Only recently, in a plot twist, the General Court of the European Court of Justice (ECJ) ruled that MEPs don’t have to declare how they spend the large amount of money they earn. This matter, which shatters the trust in the MEPs, will cause the buildup for another disappointing voter turnout next elections.
What’s the matter?
A group of investigative journalists from all Member States, called MEPs Project, tried to get the MEPs to disclose information on their expenses. Since it is the tax payers’ money, it should be transparent how our representatives spend it. It is their wage (over €8000 a month) over which they pay zero income tax, their staff costs (over €24.000 a month), and a personal expenses fee (of €307 a day) over which they pay no tax.
However, all the above-mentioned resources are, apart from proof that our European representatives earn a large amount of money, only to be claimed when the right receipts can be shown as proof. A relatively transparent system. However, there are other pots of gold for MEPs, namely the €4416 per month for ‘general expenditure allowance’ and €313 per day for hotel and living costs when working in Brussels or Strasbourg. After the journalists asked the EP for transparency, the Parliament refused to grant it and now finds the ECJ by its side.

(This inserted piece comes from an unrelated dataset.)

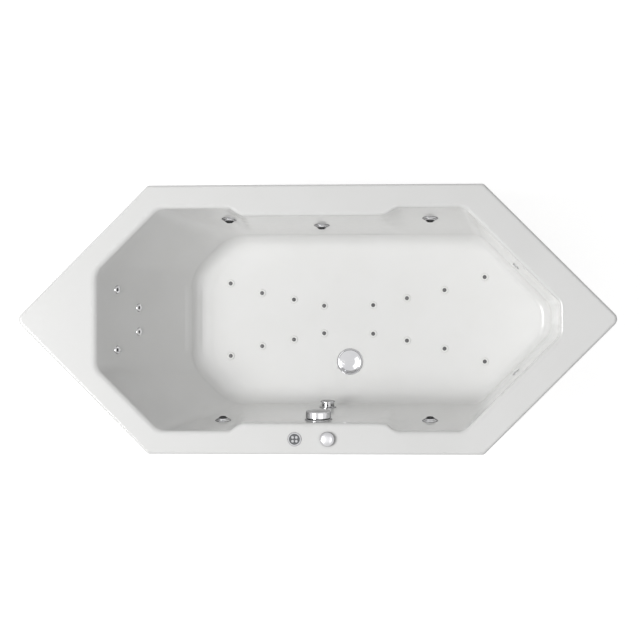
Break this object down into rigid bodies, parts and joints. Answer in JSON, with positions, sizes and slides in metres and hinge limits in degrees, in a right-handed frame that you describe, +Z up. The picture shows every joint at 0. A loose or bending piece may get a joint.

This means that it will remain unclear whether these budgets are used for the purpose ofrepresenting us to their fullest of capabilities.
Why is this weird?
The matter is seemingly weird as the journalists found out that MEPs seem to bend the rules when it comes to receiving the additional allowance. Extra transparency, something the EP vouches for, is not deemed necessary by that same Parliament earlier this year. But it gets weirder as the ECJ ruled that the representation of the people does not have to justify how it serves the people. A bit like a governing accord that doesn’t specify which amount of money is spent on what and leaves the option on the table for the government to book a holiday to the Maldives.
Transparency is one of the EU most important values and we punish Member States that don’t adhere to our values – or at least we try. We have taxation in return for representation and we want to hold our representatives accountable. It is very weird that our most important European representative institution is failing us in when it comes to transparency.
The MEPs, with the backing of the ECJ, hide behind the fact that the publication of this information would violate privacy. This argumentation is flawed in itself because they aren’t supposed to spend the money on anything private, but on governmental related travel or staff expense. Arguing that this would violate privacy is actually admitting that these MEPs just claim the full amount for their holidays.
Stop pointing fingers
We live in times where we point the finger towards large multinationals and their un-transparent ways of working. But these companies too have to disclose to their shareholders what they’re spending money on.We live in times where the EU points towards ‘fragile’ neighboring states, helps them by supplying financial aid, but wants a detailed plan how this money is spent. We live in times where high representatives at the EC come falling from the sky, MEPs vote on their own budget, we’re punishing Member States for not complying with the EU values, and stumbling over a Member State that is leaving. Since it demands high levels of transparency, the EU should be the first one to disclose all the relevant information on MEPs expenses.
Trust, in EU institutions is low, very low Why then leave an easy win like this on the table and break down the trust of the peoples of Europe even further? It won’t help for voter turnout next year and will provide the anti-EU parties with plenty of ammunition.